YOUR TASK => Return each line containing the string "context".

>> BEGIN

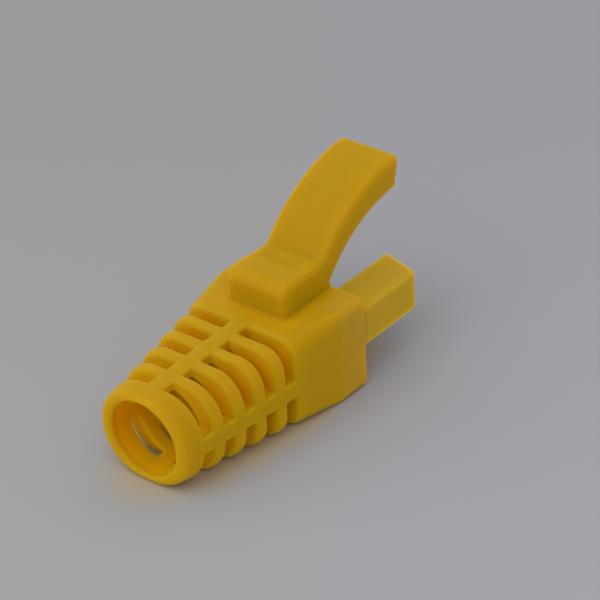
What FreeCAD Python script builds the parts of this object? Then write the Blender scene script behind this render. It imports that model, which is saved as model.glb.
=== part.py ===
import FreeCAD, Part
import math
import os

# A slip-on strain relief boot for a modular data plug, moulded in one piece of soft plastic.
# Millimetres. x runs along the cable from the cable end to the plug end, y across, z up.
# The sizes are measured from the bulkhead, the wall at x = 0 where the bore opens into the
# socket, and the finished boot is moved so that its box's bottom centre is the origin.

Vector = FreeCAD.Vector

# Body: the outline grows from a rounded neck to a square-shouldered body
tail_length = 18.3
neck_width = 9.4
neck_height = 8.35
neck_corner = 4.1
shoulder_length = 5.0
shoulder_corner = 1.8
body_width = 13.2
body_height = 9.0
body_corner = 0.7
body_straight = 3.6
rear_edge_radius = 0.2
flat_least = 0.12

# Cable bore and plug socket
bore_radius = 3.5
bore_height = 4.25
socket_depth = 3.35
socket_wall = 0.65
socket_corner = 0.4

# Flexible tail: rows of four slots, one in each quadrant between the four spines
slot_rows = 5
slot_width = 1.0
slot_pitch = 2.36
collar_length = 2.35
collar_front_radius = 0.55
collar_bore_radius = 0.35
rib_edge_radius = 0.45
spine_width = 1.65
spine_edge_chamfer = 0.15

# Latch guard: a block on the body that rises into a curved arm over the plug's latch
guard_width = 6.4
guard_side_radius = 0.65
block_front = 3.3
block_top = 11.9
block_front_radius = 1.1
arm_reach = 13.55
arm_top = 17.2
arm_outer_radius = 14.9
arm_inner_radius = 13.0
arm_inner_setback = 0.3
arm_tip_thickness = 3.15
arm_tip_lean = 14.0
arm_tip_top_radius = 0.6
arm_tip_low_radius = 0.5
crease_radius = 0.6

# Shallow oval moulding dimple on the block, just in front of the arm
dimple_middle = 0.7
dimple_length = 1.7
dimple_width = 4.2
dimple_depth = 0.14

# Side prongs that carry on past the socket, one each side of the plug's latch
prong_inset = 0.2
prong_gap = 6.6
prong_low = 4.0
prong_high = 8.4
prong_slope = 15.0
prong_reach = 10.85
prong_edge_radius = 0.35


def between(start, end, share):
    return start + (end - start) * share


def outline_size(x):
    """Half width, height and corner radius of the body's outline at x; it stands on z = 0."""
    flare_end = socket_depth - body_straight
    share = min((x + tail_length) / (flare_end + tail_length), 1.0)
    side = between(neck_width, body_width, share) / 2
    height = between(neck_height, body_height, share)
    shoulder = -shoulder_length
    if x < shoulder:
        tail_share = (x + tail_length) / (tail_length - shoulder_length)
        corner = between(neck_corner, shoulder_corner, tail_share)
    else:
        shoulder_share = min((x - shoulder) / (flare_end - shoulder), 1.0)
        corner = between(shoulder_corner, body_corner, shoulder_share)
    roundest = min(side, height / 2) - flat_least / 2
    return side, height, min(corner, roundest)


def outline(x, inset=0.0):
    """The outline at x as a closed wire, drawn in by inset all round."""
    side, height, corner = outline_size(x)
    return rounded_rectangle(x, side - inset, inset, height - inset, corner - inset)


def rounded_rectangle(x, side, low, high, corner):
    """Four straight sides joined by four tangent arcs, across x."""
    middles = [
        (side - corner, high - corner),
        (corner - side, high - corner),
        (corner - side, low + corner),
        (side - corner, low + corner),
    ]
    arcs = []
    for number, (y, z) in enumerate(middles):
        points = []
        for angle in (0, 45, 90):
            turn = math.radians(90 * number + angle)
            points.append(Vector(x, y + corner * math.cos(turn), z + corner * math.sin(turn)))
        arcs.append(points)
    edges = []
    for number, points in enumerate(arcs):
        edges.append(Part.Arc(*points).toShape())
        edges.append(Part.makeLine(points[2], arcs[(number + 1) % len(arcs)][0]))
    return Part.Wire(edges)


def rounding(radius, steps):
    """Set-back and inset of the sections that turn an edge through a quarter circle."""
    sections = []
    for step in range(steps + 1):
        turn = math.radians(90 * step / steps)
        sections.append((radius * (1 - math.cos(turn)), radius * (1 - math.sin(turn))))
    return sections


def ring_stations(start, end, front, rear):
    """x and inset of a ring's sections; front and rear are the roundings of its two edges."""
    stations = [(start + back, inset) for back, inset in front]
    for bend in (-shoulder_length, socket_depth - body_straight):
        if stations[-1][0] < bend < end - rear[-1][0]:
            stations.append((bend, 0.0))
    return stations + [(end - back, inset) for back, inset in reversed(rear)]


def ring(start, end, front, rear):
    """A length of the body's outer form with rounded edges."""
    stations = ring_stations(start, end, front, rear)
    return Part.makeLoft([outline(x, inset) for x, inset in stations], True, True)


def slot_starts():
    first = collar_length - tail_length
    return [first + row * slot_pitch for row in range(slot_rows)]


def rings():
    """Collar, ribs and body: what is left of the outer form between the rows of slots."""
    starts = slot_starts()
    lip = rounding(collar_front_radius, 4)
    rib_edge = rounding(rib_edge_radius, 2)
    rear_edge = rounding(rear_edge_radius, 2)
    fronts = [-tail_length] + [start + slot_width for start in starts]
    rears = starts + [socket_depth]
    front_edges = [lip] + [rib_edge] * slot_rows
    rear_edges = [rib_edge] * slot_rows + [rear_edge]
    return [ring(*values) for values in zip(fronts, rears, front_edges, rear_edges)]


def chamfered_rectangle(x, side, low, high, chamfer):
    points = [
        (side, high - chamfer), (side - chamfer, high),
        (chamfer - side, high), (-side, high - chamfer),
        (-side, low + chamfer), (chamfer - side, low),
        (side - chamfer, low), (side, low + chamfer),
    ]
    return Part.makePolygon([Vector(x, y, z) for y, z in points + points[:1]])


def spines():
    """An upright and a level bar that tie ribs, collar and body together along four lines."""
    front = slot_starts()[0] - rib_edge_radius
    rear = slot_starts()[-1] + slot_width + rib_edge_radius
    half = spine_width / 2
    upright = []
    level = []
    for x in (front, rear):
        side, height, _ = outline_size(x)
        upright.append(chamfered_rectangle(x, half, 0.0, height, spine_edge_chamfer))
        level.append(chamfered_rectangle(
            x, side, bore_height - half, bore_height + half, spine_edge_chamfer))
    return [Part.makeLoft(upright, True, True), Part.makeLoft(level, True, True)]


def bore():
    """The cable's way through, with a rounded mouth at the collar."""
    rear = socket_depth / 2
    points = [Vector(rear, 0, 0), Vector(-tail_length, 0, 0)]
    for back, inset in rounding(collar_bore_radius, 3):
        points.append(Vector(back - tail_length, 0, bore_radius + inset))
    points.append(Vector(rear, 0, bore_radius))
    profile = Part.Face(Part.makePolygon(points + points[:1]))
    hole = profile.revolve(Vector(0, 0, 0), Vector(1, 0, 0), 360)
    hole.translate(Vector(0, 0, bore_height))
    return hole


def socket():
    """Square space behind the bulkhead that takes the back of the plug."""
    side = body_width / 2 - socket_wall
    mouth = rounded_rectangle(0.0, side, socket_wall, body_height - socket_wall, socket_corner)
    return Part.Face(mouth).extrude(Vector(2 * socket_depth, 0, 0))


def arc_height(x, middle_x, middle_z, radius):
    return middle_z + math.sqrt(radius ** 2 - (x - middle_x) ** 2)


def arc_edge(start_x, end_x, middle_x, middle_z, radius):
    points = []
    for x in (start_x, (start_x + end_x) / 2, end_x):
        points.append(Vector(x, 0, arc_height(x, middle_x, middle_z, radius)))
    return Part.Arc(*points).toShape(), points[0], points[2]


def guard_profile():
    """Side view of block and arm: flat block, then two arcs that meet a leaning tip."""
    foot = body_height - socket_wall / 2
    outer_z = arm_top - arm_outer_radius
    crease_x = arm_reach - math.sqrt(arm_outer_radius ** 2 - (block_top - outer_z) ** 2)
    outer, crease, tip_top = arc_edge(crease_x, arm_reach, arm_reach, outer_z, arm_outer_radius)
    inner_x = arm_reach - arm_inner_setback
    inner_z = arm_top - arm_tip_thickness - arm_inner_radius
    tip_x = arm_reach - arm_tip_thickness * math.tan(math.radians(arm_tip_lean))
    inner, tip_low, root = arc_edge(tip_x, socket_depth, inner_x, inner_z, arm_inner_radius)
    front_foot = Vector(-block_front, 0, foot)
    front_top = Vector(-block_front, 0, block_top)
    rear_foot = Vector(socket_depth, 0, foot)
    return Part.Wire([
        Part.makeLine(front_foot, front_top),
        Part.makeLine(front_top, crease),
        outer,
        Part.makeLine(tip_top, tip_low),
        inner,
        Part.makeLine(root, rear_foot),
        Part.makeLine(rear_foot, front_foot),
    ]), front_top, crease, tip_top, tip_low


def edges_through(shape, point):
    """The edges across the guard that pass through a point of its side view."""
    found = []
    for edge in shape.Edges:
        near = [abs(v.Point.x - point.x) < 1e-4 and abs(v.Point.z - point.z) < 1e-4
                for v in edge.Vertexes]
        if len(near) == 2 and all(near):
            found.append(edge)
    return found


def latch_guard():
    profile, front_top, crease, tip_top, tip_low = guard_profile()
    face = Part.Face(profile)
    face.translate(Vector(0, -guard_width / 2, 0))
    guard = face.extrude(Vector(0, guard_width, 0))
    bends = [
        (front_top, block_front_radius),
        (crease, crease_radius),
        (tip_top, arm_tip_top_radius),
        (tip_low, arm_tip_low_radius),
    ]
    for point, radius in bends:
        guard = guard.makeFillet(radius, edges_through(guard, point))
    sides = []
    for edge in guard.Edges:
        middle = edge.valueAt((edge.FirstParameter + edge.LastParameter) / 2)
        on_side = abs(abs(middle.y) - guard_width / 2) < 1e-4
        if on_side and middle.z > body_height:
            sides.append(edge)
    guard = guard.makeFillet(guard_side_radius, sides)
    return guard.cut(dimple())


def dimple():
    """A round-bottomed scoop across the block, with the same rounding at its two ends."""
    half = dimple_length / 2
    radius = (half ** 2 + dimple_depth ** 2) / (2 * dimple_depth)
    reach = dimple_width / 2 - half
    height = block_top - dimple_depth + radius
    start = Vector(dimple_middle, -reach, height)
    end = Vector(dimple_middle, reach, height)
    scoop = Part.makeCylinder(radius, 2 * reach, start, Vector(0, 1, 0))
    return scoop.fuse([Part.makeSphere(radius, start), Part.makeSphere(radius, end)])


def prong(side):
    """One side prong, from inside the bulkhead to its free end; side is 1 or -1."""
    inner = prong_gap / 2
    outer = body_width / 2 - prong_inset
    root = -socket_wall
    outer_high = prong_high - (outer - inner) * math.tan(math.radians(prong_slope))
    corners = [(inner, prong_low), (outer, prong_low), (outer, outer_high), (inner, prong_high)]
    points = [Vector(root, side * y, z) for y, z in corners]
    bar = Part.Face(Part.makePolygon(points + points[:1])).extrude(
        Vector(prong_reach - root, 0, 0))
    rounded = []
    for edge in bar.Edges:
        middle = edge.valueAt((edge.FirstParameter + edge.LastParameter) / 2)
        upper_outer = abs(abs(middle.y) - outer) < 1e-4 and abs(middle.z - outer_high) < 1e-4
        outer_end = abs(abs(middle.y) - outer) < 1e-4 and abs(middle.x - prong_reach) < 1e-4
        if upper_outer or outer_end:
            rounded.append(edge)
    return bar.makeFillet(prong_edge_radius, rounded)


def boot():
    """The whole moulding, with its box's bottom centre at the origin."""
    shape = rings()[0].fuse(rings()[1:] + spines())
    shape = shape.cut([bore(), socket()])
    shape = shape.fuse([latch_guard(), prong(1), prong(-1)])
    shape = shape.removeSplitter()
    box = shape.optimalBoundingBox(False, False)
    shape.translate(Vector(-box.Center.x, 0, -box.ZMin))
    return shape


def main():
    os.makedirs("parts", exist_ok=True)
    shape = boot()
    print("solids", len(shape.Solids), "faces", len(shape.Faces), "volume", round(shape.Volume, 1))
    shape.exportStep("parts/boot.step")


main()
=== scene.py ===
import bmesh
import bpy
from mathutils import Matrix, Vector


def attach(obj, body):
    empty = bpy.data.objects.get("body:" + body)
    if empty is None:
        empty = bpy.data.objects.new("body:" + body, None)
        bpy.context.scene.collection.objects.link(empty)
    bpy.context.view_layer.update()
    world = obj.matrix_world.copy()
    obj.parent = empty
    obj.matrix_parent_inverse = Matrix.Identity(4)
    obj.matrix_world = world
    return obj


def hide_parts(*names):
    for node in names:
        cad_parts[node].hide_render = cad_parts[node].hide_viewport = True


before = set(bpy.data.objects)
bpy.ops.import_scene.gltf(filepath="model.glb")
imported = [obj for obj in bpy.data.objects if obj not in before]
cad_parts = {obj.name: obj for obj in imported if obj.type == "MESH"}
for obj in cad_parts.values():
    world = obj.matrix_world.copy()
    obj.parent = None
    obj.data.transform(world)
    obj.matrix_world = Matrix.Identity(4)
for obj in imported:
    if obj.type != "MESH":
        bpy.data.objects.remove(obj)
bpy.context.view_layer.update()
print("frame loaded")


# camera

cameraSettings = {
    "place": (-0.133439, -0.119526, 0.124251),  # metres, in the boot's own frame
    "right": (0.6258, -0.7781, -0.0538),
    "up": (0.4502, 0.3040, 0.8397),
    "lens": 150.41,
    "sensor": 36.0,
    "nearest": 0.005,
    "farthest": 5.0,
}


def placeCamera():
    data = bpy.data.cameras.new("camera")
    data.lens = cameraSettings["lens"]
    data.sensor_width = cameraSettings["sensor"]
    data.clip_start = cameraSettings["nearest"]
    data.clip_end = cameraSettings["farthest"]
    camera = bpy.data.objects.new("camera", data)
    bpy.context.scene.collection.objects.link(camera)
    right = Vector(cameraSettings["right"]).normalized()
    back = right.cross(Vector(cameraSettings["up"])).normalized()
    turn = Matrix((right, back.cross(right), back)).transposed().to_4x4()
    camera.matrix_world = Matrix.Translation(cameraSettings["place"]) @ turn
    bpy.context.scene.camera = camera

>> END

RESPONSE BELOW =>
        bpy.context.scene.collection.objects.link(empty)
    bpy.context.view_layer.update()
bpy.context.view_layer.update()
    bpy.context.scene.collection.objects.link(camera)
    bpy.context.scene.camera = camera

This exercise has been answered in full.